Delivers: Human-Led Resolution
Storm Guard & Proactive Protection
The system monitors severe weather alerts to automatically generate a protective schedule within the Energy Agenda.
This proactive logic prepares the home for potential outages by prioritizing battery storage before extreme conditions arrive.
Delivers: Visible Reasoning + Human-Led Resolution

Designing With AI, About AI
Entering renewable energy without domain knowledge was challenging. I used AI tools to rapidly understand home energy management. Consulting AI throughout ensured my concepts remained grounded in near-term feasibility rather than speculative.
Designing for Inclusion
I was initially drawn to visually striking designs with bold colours and varied typography—but the options felt overwhelming. I returned to fundamentals, studying accessibility-focused design guidelines and the reasoning behind each decision. This shifted my focus from aesthetics to inclusion.

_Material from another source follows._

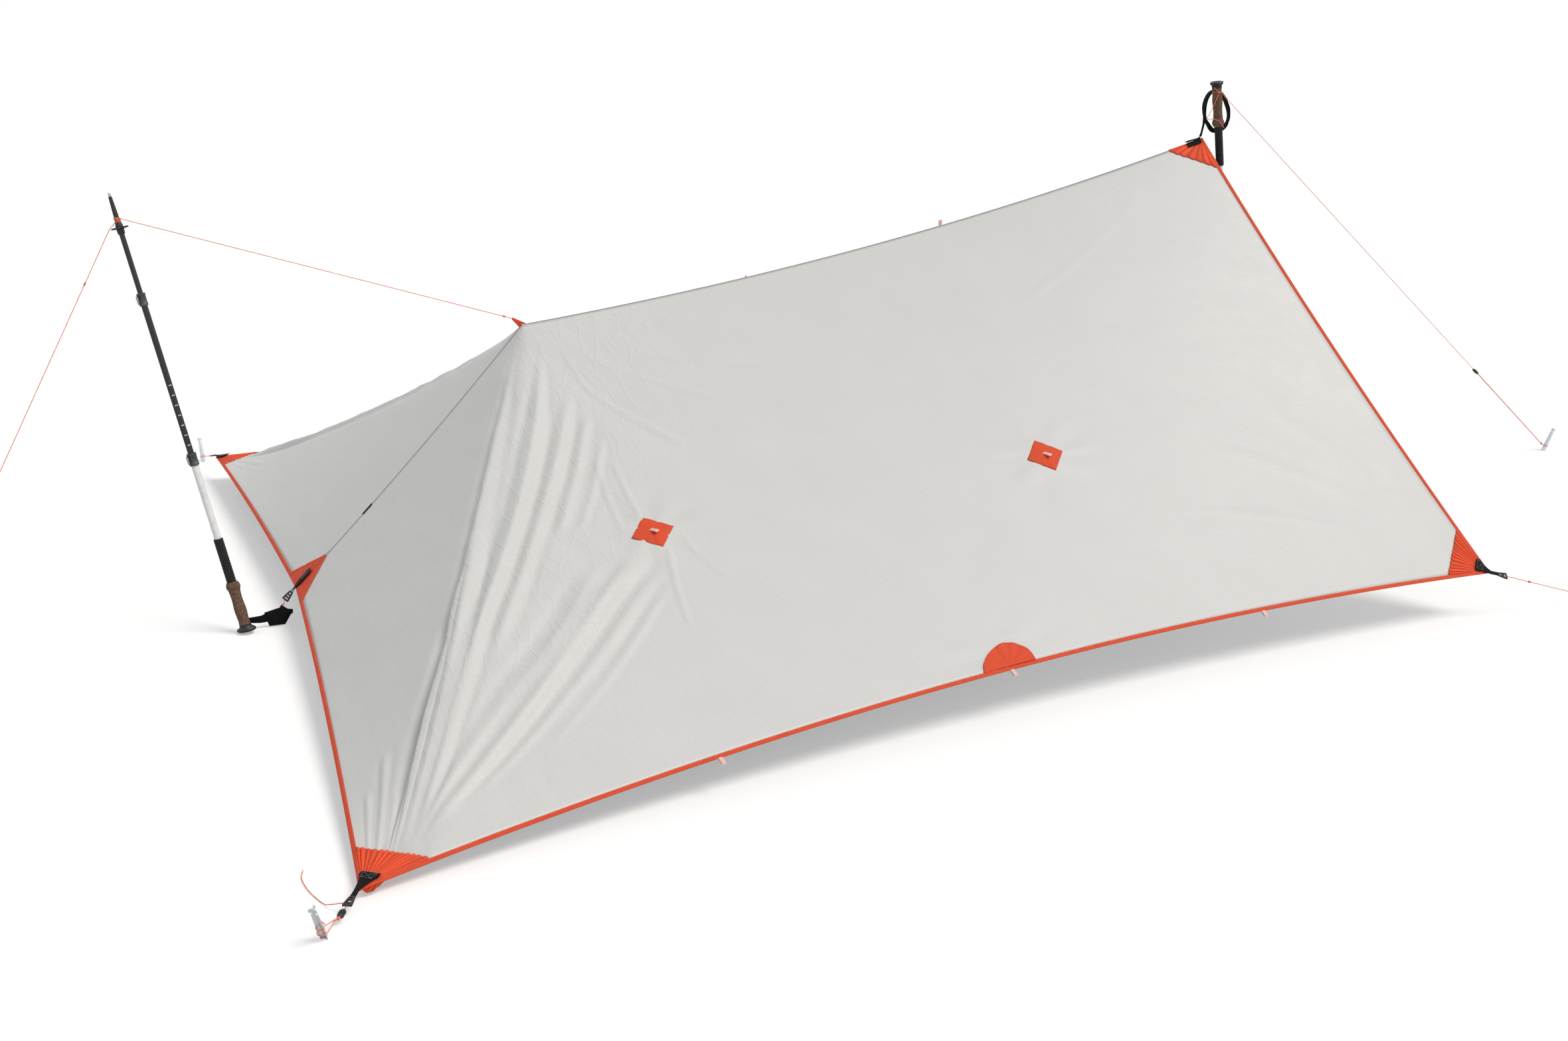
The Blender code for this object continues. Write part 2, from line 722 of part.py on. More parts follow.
def box_mesh(bm, centre, along, side, over, size):
    low = section(centre - along * size[0] / 2, side, over, size[1], size[2])
    high = section(centre + along * size[0] / 2, side, over, size[1], size[2])
    a = [bm.verts.new(p) for p in low]
    b = [bm.verts.new(p) for p in high]
    bm.faces.new(a)
    bm.faces.new(b)
    for i in range(4):
        bm.faces.new((a[i], a[i - 3], b[i - 3], b[i]))


def add_cutter(name, bm, parent, matrix=None):
    bmesh.ops.recalc_face_normals(bm, faces=bm.faces)
    mesh = bpy.data.meshes.new(name)
    bm.to_mesh(mesh)
    bm.free()
    made = bpy.data.objects.new(name, mesh)
    bpy.context.scene.collection.objects.link(made)
    made.parent = parent
    if matrix is not None:
        made.matrix_local = matrix
    return made


def add_tab(name, corner, inward, up, target, wide, inside, run, parent):
    """Webbing tab with its line lock, whose two slots take the webbing and the cord."""
    stations, start, out, side, over = tab_stations(corner, inward, up, target, wide, inside, run)
    made = add_object(name, mesh_from(strip(stations), name), "webbing", parent)
    slots = bmesh.new()
    for share in (0.32, 0.68):
        centre = start + out * (run + LOCK_LENGTH * share)
        box_mesh(slots, centre, out, side, over, (LOCK_SLOT, LOCK_WIDTH * 0.6, LOCK_THICK * 2))
    add_modifier_cut(made, add_cutter("slots_" + name, slots, parent), "DIFFERENCE")
    lock_end = start + out * (run + LOCK_LENGTH + END_CLEAR)
    return lock_end, out, side


def add_corner_tab(name, panel, which, target, parent):
    corner = panel.low if which == "low" else panel.high
    on_end, on_long = panel.corner_legs(which)
    up = (on_end - corner).cross(on_long - corner).normalized()
    up = up if up.z > 0 else -up
    inward = (on_end.lerp(on_long, 0.5) - corner).normalized()
    return add_tab(name, corner, inward, up, target, TAB_WIDE, TAB_INSIDE, STRAP_RUN, parent)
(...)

Onboarding and Trust Over Time
Design how users first encounter and learn to trust the AI. Trust builds gradually—I'd explore how the system introduces automation, earns confidence through early wins, and adjusts autonomy based on user comfort.
Multi-Stakeholder Energy Profiles
Explore how the system handles conflicting preferences between household members. Energy decisions often affect everyone. A future iteration could address shared control, conflicting preferences, and role-based permissions.